Tell how many lines in the data below hold the string "that"; give nothing but the number.

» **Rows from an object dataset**
** start **
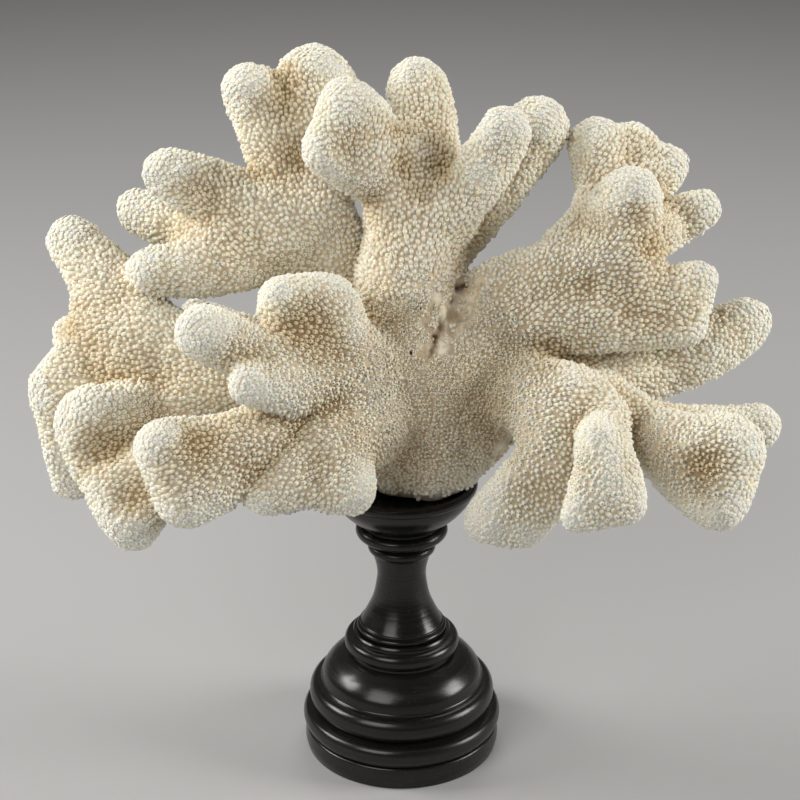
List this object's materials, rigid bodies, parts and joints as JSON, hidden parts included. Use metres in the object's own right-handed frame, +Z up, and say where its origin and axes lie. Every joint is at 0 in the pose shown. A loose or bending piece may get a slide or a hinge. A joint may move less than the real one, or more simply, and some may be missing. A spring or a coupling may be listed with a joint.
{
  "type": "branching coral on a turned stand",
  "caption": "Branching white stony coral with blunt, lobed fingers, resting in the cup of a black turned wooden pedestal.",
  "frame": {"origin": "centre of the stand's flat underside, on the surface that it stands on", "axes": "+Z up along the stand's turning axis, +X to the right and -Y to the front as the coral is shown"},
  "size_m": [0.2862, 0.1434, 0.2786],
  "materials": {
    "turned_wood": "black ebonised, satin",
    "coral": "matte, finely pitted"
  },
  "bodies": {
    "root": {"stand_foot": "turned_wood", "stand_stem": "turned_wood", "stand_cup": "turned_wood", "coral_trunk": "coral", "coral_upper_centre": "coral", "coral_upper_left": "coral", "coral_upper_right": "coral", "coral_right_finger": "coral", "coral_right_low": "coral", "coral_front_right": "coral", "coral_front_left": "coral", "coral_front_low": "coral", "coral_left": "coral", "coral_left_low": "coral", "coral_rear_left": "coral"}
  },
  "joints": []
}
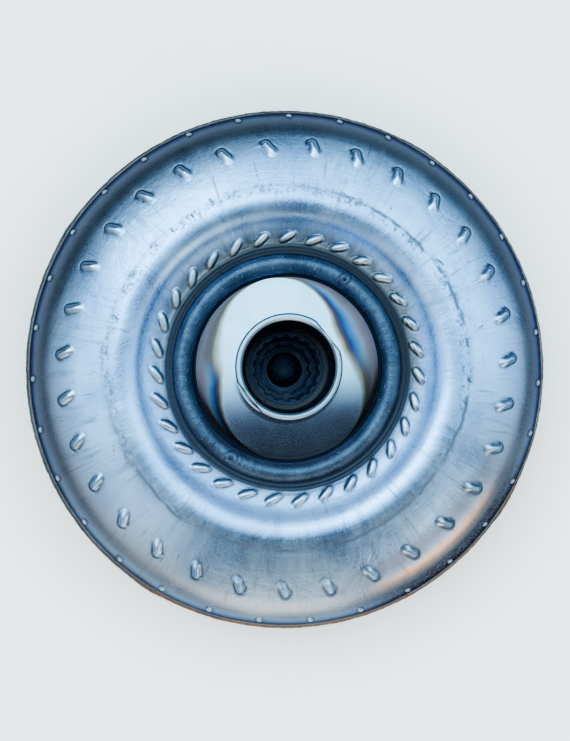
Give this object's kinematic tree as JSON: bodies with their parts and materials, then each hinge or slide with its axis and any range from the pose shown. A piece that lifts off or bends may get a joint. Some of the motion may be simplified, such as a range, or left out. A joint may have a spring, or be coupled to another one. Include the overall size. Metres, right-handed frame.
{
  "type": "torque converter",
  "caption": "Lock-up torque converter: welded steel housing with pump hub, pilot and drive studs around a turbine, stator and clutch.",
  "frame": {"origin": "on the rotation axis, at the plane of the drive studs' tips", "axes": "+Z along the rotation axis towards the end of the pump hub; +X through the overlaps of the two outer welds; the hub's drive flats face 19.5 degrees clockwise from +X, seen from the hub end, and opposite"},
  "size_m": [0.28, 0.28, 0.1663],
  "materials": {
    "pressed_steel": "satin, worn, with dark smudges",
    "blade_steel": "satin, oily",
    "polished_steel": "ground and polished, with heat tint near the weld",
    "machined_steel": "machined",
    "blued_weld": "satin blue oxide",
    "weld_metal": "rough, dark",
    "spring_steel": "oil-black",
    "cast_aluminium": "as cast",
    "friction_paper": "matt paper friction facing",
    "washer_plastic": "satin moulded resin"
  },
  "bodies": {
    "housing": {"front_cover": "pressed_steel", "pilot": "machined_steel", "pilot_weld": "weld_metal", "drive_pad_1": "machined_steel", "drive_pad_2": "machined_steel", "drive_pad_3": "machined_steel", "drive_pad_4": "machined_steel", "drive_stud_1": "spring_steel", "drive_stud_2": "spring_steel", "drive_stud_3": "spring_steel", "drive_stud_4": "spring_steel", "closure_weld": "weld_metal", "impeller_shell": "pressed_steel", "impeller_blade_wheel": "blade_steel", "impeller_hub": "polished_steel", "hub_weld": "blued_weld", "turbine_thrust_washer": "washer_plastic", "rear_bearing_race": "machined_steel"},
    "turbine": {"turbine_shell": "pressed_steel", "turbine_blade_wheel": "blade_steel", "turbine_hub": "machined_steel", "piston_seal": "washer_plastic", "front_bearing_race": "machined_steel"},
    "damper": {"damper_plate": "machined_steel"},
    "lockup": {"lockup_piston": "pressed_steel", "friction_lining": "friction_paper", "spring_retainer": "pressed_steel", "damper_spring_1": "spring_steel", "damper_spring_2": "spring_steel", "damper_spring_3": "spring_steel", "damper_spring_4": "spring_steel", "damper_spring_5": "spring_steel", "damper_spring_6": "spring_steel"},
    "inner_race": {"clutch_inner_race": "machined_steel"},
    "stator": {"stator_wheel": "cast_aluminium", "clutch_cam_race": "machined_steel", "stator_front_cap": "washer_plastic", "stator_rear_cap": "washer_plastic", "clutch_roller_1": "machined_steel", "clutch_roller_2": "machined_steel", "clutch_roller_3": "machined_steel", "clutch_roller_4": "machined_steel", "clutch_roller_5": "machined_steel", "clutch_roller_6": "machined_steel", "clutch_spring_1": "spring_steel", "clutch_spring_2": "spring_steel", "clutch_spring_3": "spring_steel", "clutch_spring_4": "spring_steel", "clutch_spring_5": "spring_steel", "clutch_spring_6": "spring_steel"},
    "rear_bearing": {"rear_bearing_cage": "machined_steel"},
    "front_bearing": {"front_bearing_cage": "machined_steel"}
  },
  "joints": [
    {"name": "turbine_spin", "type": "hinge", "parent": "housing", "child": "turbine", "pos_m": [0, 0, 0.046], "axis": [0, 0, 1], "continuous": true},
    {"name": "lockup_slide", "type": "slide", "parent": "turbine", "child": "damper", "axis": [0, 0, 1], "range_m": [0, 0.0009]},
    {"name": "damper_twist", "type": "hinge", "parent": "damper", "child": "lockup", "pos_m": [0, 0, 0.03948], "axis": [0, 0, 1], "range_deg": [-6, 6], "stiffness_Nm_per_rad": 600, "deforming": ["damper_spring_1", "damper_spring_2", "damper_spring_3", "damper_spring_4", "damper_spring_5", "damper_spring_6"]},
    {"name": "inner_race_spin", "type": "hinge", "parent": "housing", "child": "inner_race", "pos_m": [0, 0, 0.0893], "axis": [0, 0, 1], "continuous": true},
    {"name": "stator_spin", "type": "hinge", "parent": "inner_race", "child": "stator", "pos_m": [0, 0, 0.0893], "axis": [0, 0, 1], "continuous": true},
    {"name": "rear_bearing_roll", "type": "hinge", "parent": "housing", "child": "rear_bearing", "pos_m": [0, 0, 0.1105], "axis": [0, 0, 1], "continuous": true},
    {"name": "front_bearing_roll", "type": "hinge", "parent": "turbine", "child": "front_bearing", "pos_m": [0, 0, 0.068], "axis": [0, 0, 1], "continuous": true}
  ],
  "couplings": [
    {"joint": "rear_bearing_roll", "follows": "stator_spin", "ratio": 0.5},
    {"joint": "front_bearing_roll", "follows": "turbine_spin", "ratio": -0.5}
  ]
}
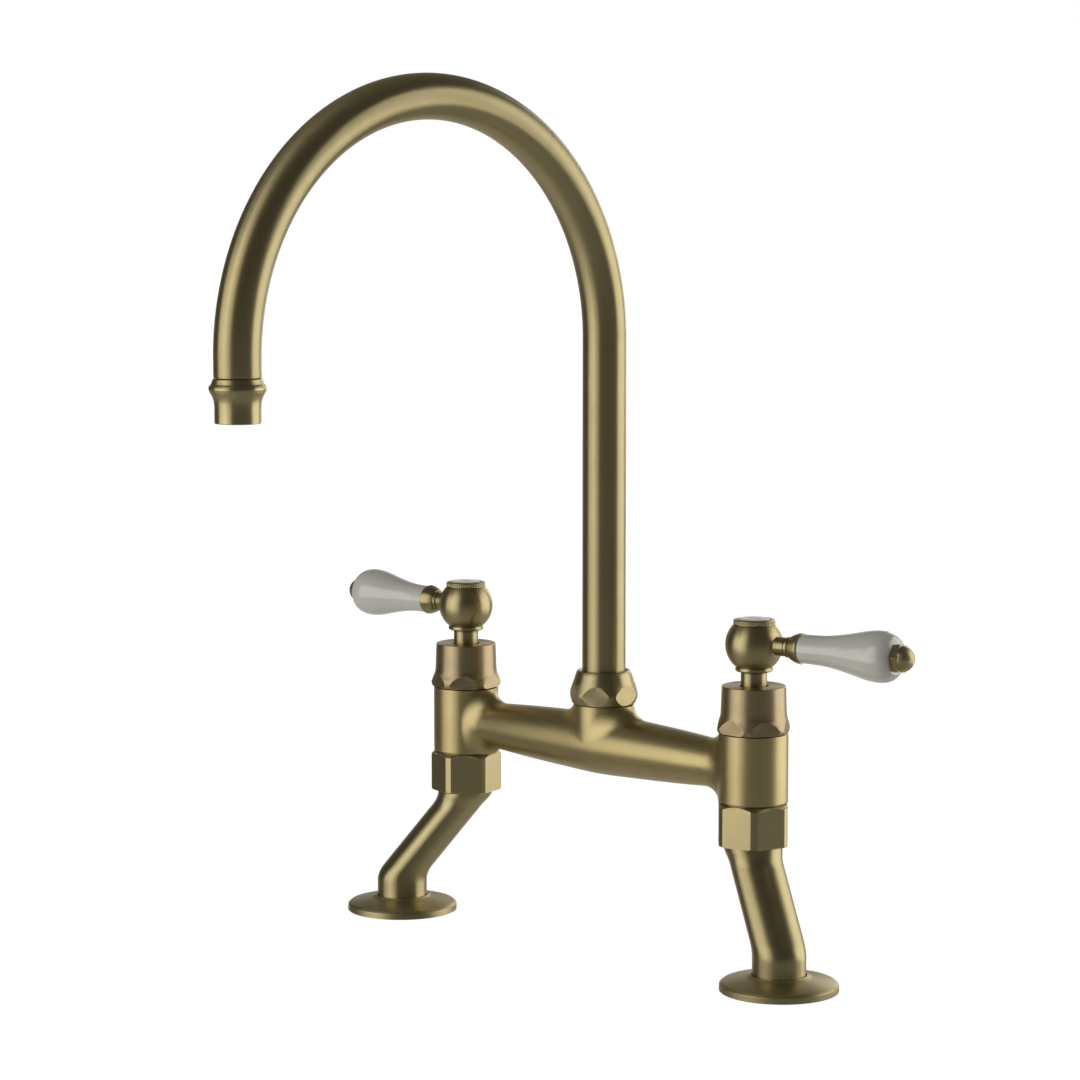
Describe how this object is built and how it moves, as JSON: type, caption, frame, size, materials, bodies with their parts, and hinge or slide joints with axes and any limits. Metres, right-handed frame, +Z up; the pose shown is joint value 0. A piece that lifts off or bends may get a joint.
** end **
» **ANSWER TO THE PROBLEM**
3